The mobile client provides all the day-to-day transactional workflows within an Oracle Mobile Application Framework (MAF) platform. MAF is a hybrid-mobile platform that supports both iOS and Android devices. For more details, please see MAF Guide.

Web Services

There is no GUI for the SOAP web services APIs that are provided by EICS. These APIs allow customers to create or develop applications or add-ons that can replicate some or all of the steps of a transaction workflow.

Server Tier

The server tier contains the server deployed as a J2EE application inside the WebLogic Application Server.

Client-Server Communication

Server is deployed as JavaEE application.

Client(s) use ReST service calls to access the server.

External systems may use SOAP service calls to access the server.

All transactions are container managed.

Performance is sensitive to network latency (hence compression from client to server).

Data Tier

The data tier consists of an Oracle database, Oracle Internet Directory (OID)/LDAP.

Uses JDBC to access data from the database.

WebLogic application server provides a connection pool to use database resources in an efficient fashion.

PL/SQL stored procedures are also used for high volume batch processing.

Cloud Deployment and Server Integration

The following diagram describes a broad overview of a cloud deployment of EICS in conjunction with a suite of support server deployments as well as the basic communication pattern between each.

Figure 1-2 Cloud Deployment

Cloud Deployment

EICS is deployed with several other servers that are used in conjunction with EICS, some of which are required for EICS to function.

  • sFTP Server: The Secure File Transfer Protocol server is responsible for the moving of files from outside the internet firewall to within the internet firewall in a secure manner.

  • NFS Server: The Network File System server is used to store and manage files during bulk imports or extracts.

  • IDM Server: The Identity Management server is used by EICS to authenticate users.

  • Retail Integration Cloud Server: The Retail Integration Cloud Server supplies integration between multiple systems within the cloud as well as deployment of public web services by EICS and other systems.

  • BI Server: Oracle Business Intelligence server is an application designed to manage and deliver reports and documents. It is used by EICS to generate reports.

  • Oracle DB Server: The Oracle database server contains the database deployment inside which EICS creates its schema or data structure and may be shared with other applications or servers.

Multiple Products

EICS (Enterprise Inventory Cloud Service) and SOCS (Store Operations Cloud Service) are two separately licensed products.

EICS includes:

  • EICS Browser Client

  • EICS Web Services

  • EICS Server Tier

  • EICS Database tier with data access code, batches, reports

SOCS includes:

  • Oracle MAF Client

In order to use SOCS, EICS needs to be deployed.

Integration

Oracle Retail Integration Bus (RIB)

The RIB is a near-real time, message based communication queue.
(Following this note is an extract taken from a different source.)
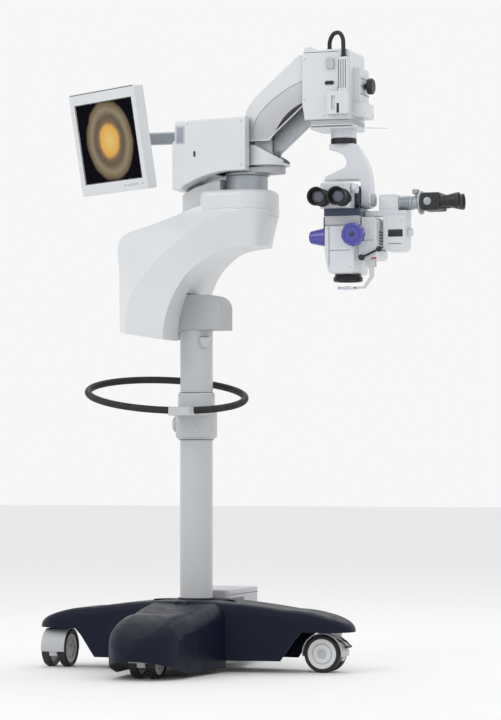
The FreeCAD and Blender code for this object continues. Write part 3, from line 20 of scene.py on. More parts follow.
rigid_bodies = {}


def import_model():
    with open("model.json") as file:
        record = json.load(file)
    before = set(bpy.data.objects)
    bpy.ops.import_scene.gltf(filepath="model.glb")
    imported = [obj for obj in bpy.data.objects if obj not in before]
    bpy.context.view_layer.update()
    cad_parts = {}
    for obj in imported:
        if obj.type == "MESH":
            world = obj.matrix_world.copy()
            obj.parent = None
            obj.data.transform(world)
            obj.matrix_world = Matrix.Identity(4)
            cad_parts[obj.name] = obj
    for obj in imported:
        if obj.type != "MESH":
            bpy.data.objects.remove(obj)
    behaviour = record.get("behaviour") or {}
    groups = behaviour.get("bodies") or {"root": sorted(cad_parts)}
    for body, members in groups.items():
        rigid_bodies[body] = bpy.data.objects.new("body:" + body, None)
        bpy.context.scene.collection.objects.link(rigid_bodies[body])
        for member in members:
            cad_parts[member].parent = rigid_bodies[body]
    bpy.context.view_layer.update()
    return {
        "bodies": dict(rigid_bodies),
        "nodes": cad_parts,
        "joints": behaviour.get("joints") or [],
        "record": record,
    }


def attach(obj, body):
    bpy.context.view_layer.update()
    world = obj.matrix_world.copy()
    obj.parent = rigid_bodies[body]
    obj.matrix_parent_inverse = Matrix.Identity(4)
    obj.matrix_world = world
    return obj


log = logging.getLogger("microscope")

Point = tuple[float, float, float]
Color = tuple[float, float, float]
Piece = bpy.types.Object
Socket = bpy.types.NodeSocket

COLUMN_OFFSET_MM: Point = (-171.0, 21.0, 0.0)
MM_PER_M = 1000.0

# Sockets of the colour mix node.
MIX_FACTOR, MIX_FIRST, MIX_SECOND = 0, 6, 7
MIX_RESULT = 2
# Range in which most values of a noise node lie.
NOISE_LOW, NOISE_HIGH = 0.3, 0.7

DUST_COLOR: Color = (0.55, 0.53, 0.5)
TYRE_COLOR: Color = (0.012, 0.012, 0.013)
DISPLAY_RINGS: tuple[tuple[float, Color], ...] = (
    (0.0, (1.0, 0.74, 0.26)),
    (0.4, (0.95, 0.52, 0.12)),
    (0.5, (0.26, 0.18, 0.11)),
    (0.62, (0.17, 0.13, 0.09)),
    (0.78, (0.36, 0.3, 0.2)),
    (0.93, (0.2, 0.15, 0.09)),
    (1.0, (0.004, 0.004, 0.006)),
)


class Grain(Enum):
    """Kind of fine surface relief."""

    NONE = "none"
    ORANGE_PEEL = "orange_peel"
    CAST = "cast"
    BRUSHED = "brushed"
    RIBBED = "ribbed"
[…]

Payloads are delivered in an asynchronous fashion between multiple systems on the enterprise in a non-blocking (fire and forget) manner. This broadcast of notifications is subscribed to by each application interested in an event notification.

SOAP Web Services

Numerous APIs into EICS Server are exposed through operations in a wide-array of SOAP web services available to external applications.

File-Based

EICS receives information through several file-based scenarios in order to receive large volumes of data for more efficient processing. These include sales records, stock counts performed by a third party, and price change from a price management system.

Deployment

EICS is deployed in three ways:

  • It is deployed with the rest of RGBU assets such as Merchandising Cloud Service and Retail Integration Cloud Service (RIB/RSB/BDI).

  • It is deployed with only POS/Xstore typically with or without RIB.
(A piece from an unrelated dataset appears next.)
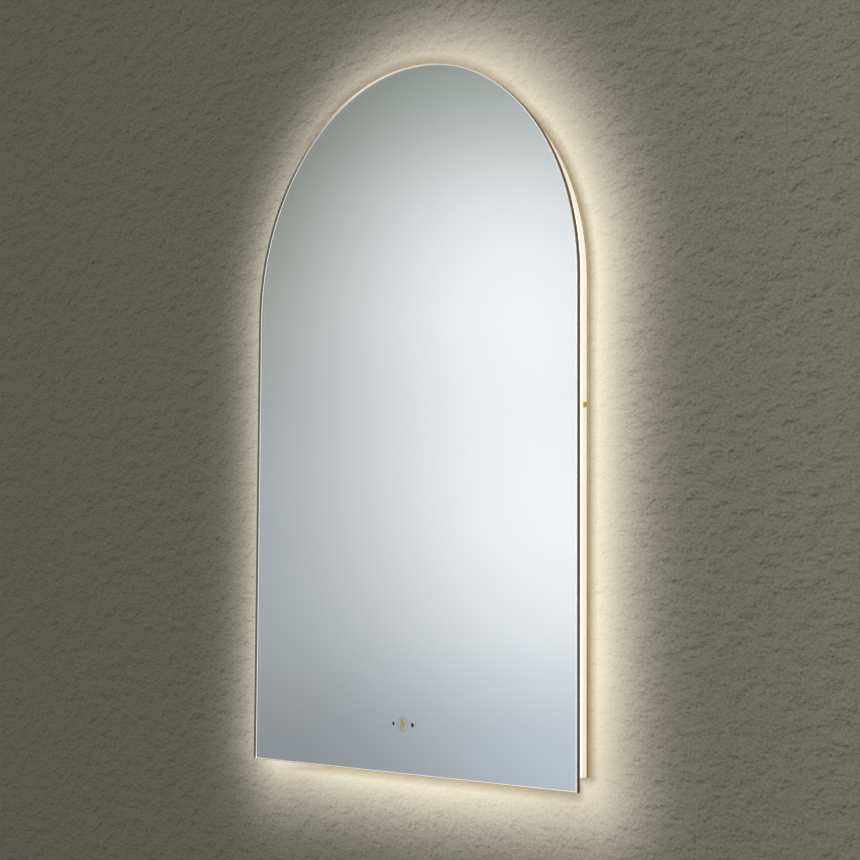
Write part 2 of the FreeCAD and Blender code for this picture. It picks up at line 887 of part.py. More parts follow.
def cable_grommet():
    back = panel_back + cover_sheet
    place = (grommet_offset, box_centre)
    outer = pin_y(grommet_flange_radius, *place, back, back + grommet_flange_thickness)
    neck = pin_y(grommet_neck_radius, *place, panel_back, back)
    inner = pin_y(grommet_flange_radius, *place, panel_back - grommet_flange_thickness, panel_back)
    bore_front = panel_back - grommet_flange_thickness
    bore = pin_y(grommet_bore_radius, *place, bore_front, back + grommet_flange_thickness)
    return cut(fuse(outer, neck, inner), [bore])


def terminal_places():
    pitch = block_length / terminal_count
    return [block_offset + (k - (terminal_count - 1) / 2) * pitch for k in range(terminal_count)]


def terminal_block():
    front = box_front + box_wall
    back = front + block_depth
    body = centred_block(block_offset, box_centre, block_length, block_width, front, back)
    wells = [
        pin_y(terminal_radius, x, box_centre, back - terminal_height, back)
        for x in terminal_places()
    ]
    entries = []
    for x in terminal_places():
        start = point(x, (front + back) / 2, box_centre - block_width / 2)
        entries.append(rod(terminal_radius, start, start + point(0, 0, block_width)))
    return cut(body, wells + entries)


def terminal_screws():
    back = box_front + box_wall + block_depth
    slot_floor = back - terminal_height / 2
    screws = []
    for x in terminal_places():
        head = pin_y(terminal_radius - screw_clearance, x, box_centre, back - terminal_height, back)
        slot = centred_block(x, box_centre, 2 * terminal_radius, terminal_slot_width, slot_floor, back)
        screws.append(head.cut(slot))
    return group(screws)


# ---------------------------------------------------------------- earth point
def earth_plane():
    """Axis of the earth lead, in the middle of the tag's sheet."""
    return panel_front - nut_height - tag_sheet / 2


def earth_stud():
    base = pin_y(nut_width / 2, stud_x, stud_z, panel_front - tag_sheet / 2, panel_front)
    return fuse(base, pin_y(stud_radius, stud_x, stud_z, panel_front - stud_length, panel_front))


def nut_y(front, back):
    radius = nut_width / math.sqrt(3)
    corners = []
    for k in range(6):
        angle = math.radians(60 * k)
        corners.append(point(stud_x + radius * math.cos(angle), front, stud_z + radius * math.sin(angle)))
    prism = Part.Face(Part.makePolygon(corners + corners[:1])).extrude(point(0, back - front, 0))
    return prism.cut(pin_y(stud_radius, stud_x, stud_z, front, back))


def earth_nuts():
    tag_back = panel_front - nut_height
    tag_front = tag_back - tag_sheet
    lower = nut_y(tag_back, panel_front - tag_sheet / 2)
    upper = nut_y(tag_front - nut_height, tag_front)
    return group([lower, upper])


def earth_tag():
    back = panel_front - nut_height
    front = back - tag_sheet
    ring = pin_y(tag_radius, stud_x, stud_z, front, back)
    neck = centred_block(stud_x, stud_z + tag_radius, tag_radius, 2 * tag_radius, front, back)
    return fuse(ring, neck).cut(pin_y(stud_radius, stud_x, stud_z, front, back))


# ---------------------------------------------------------------- demister and wave switch
def demister_pad():
    return block((-pad_width / 2, pad_width / 2), (film_back, pad_back), (pad_bottom, pad_top))


def demister_terminal():
    z = box_centre + lead_exit_offset
    return centred_block(-patch_offset, z, patch_length, patch_width, pad_back, pad_back + patch_height)


def sensor_housing():
    """Open-fronted box behind the marks."""
    back = housing_front + housing_depth
    outer = centred_block(0, mark_centre, housing_length, housing_width, housing_front, back)
    inner = centred_block(
        0, mark_centre, housing_length - 2 * housing_wall, housing_width - 2 * housing_wall,
        housing_front, back - housing_wall,
    )
    return outer.cut(inner)


def sensor_gasket():
    outer = centred_block(0, mark_centre, housing_length, housing_width, film_back, housing_front)
    inner = centred_block(
        0, mark_centre, housing_length - 2 * housing_wall, housing_width - 2 * housing_wall,
        film_back, housing_front,
    )
    return outer.cut(inner)


def sensor_board():
    length = housing_length - 2 * housing_wall - 2 * board_clearance
    width = housing_width - 2 * housing_wall - 2 * board_clearance
    back = sensor_board_front + sensor_board_thickness
    return centred_block(0, mark_centre, length, width, sensor_board_front, back)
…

  • It is deployed as a stand-alone or point deployment.

EICS and SOCS have a distributed deployment model with browser and mobile devices running at stores, connecting with server and database hosted at corporate. The central server deployment allows real-time inventory queries for stock-on-hand positions across the enterprise, but requires a fairly robust network connection between store and corporate environments.

Deployment - Performance: Bandwidth, Scaling

Bandwidth Requirements for Browser Clients

Installations with less than 128 KB bandwidth available between the device containing the browser or the mobile application and the data center are not recommended or supported. Limiting the client to less than 128 KB total available bandwidth causes unpredictable network utilization spikes, and the performance of the client degrades below requirements established for the product.

Network Latency Constraints

EICS is also sensitive to the network latency between the browser or mobile device and the data center. Oracle Retail does not recommend or support installations with more than 100 ms total round-trip network latency between the client device and the data center. Latency beyond the 100 ms limit causes unpredictable network utilization spikes, and the performance of the client degrades below requirements established for the product. The 100 ms limitation provides reasonable, predictable performance and network utilization for transactions.

Application Server Clustering

EICS supports application server clustering with a load balancer for Oracle WebLogic.

The EICS Server can run inside an application server cluster, but the load must be distributed among the nodes in the cluster.

It is also possible to configure a single application server instance with multiple JVMs inside the application server instance. When doing this, an upper limit of 1.5 to 2 JVMs per server CPU is recommended.

Clustering for Oracle WebLogic Server is also supported through a load balancer.

Database Clustering with RAC

EICS supports a RAC-enabled database for performance.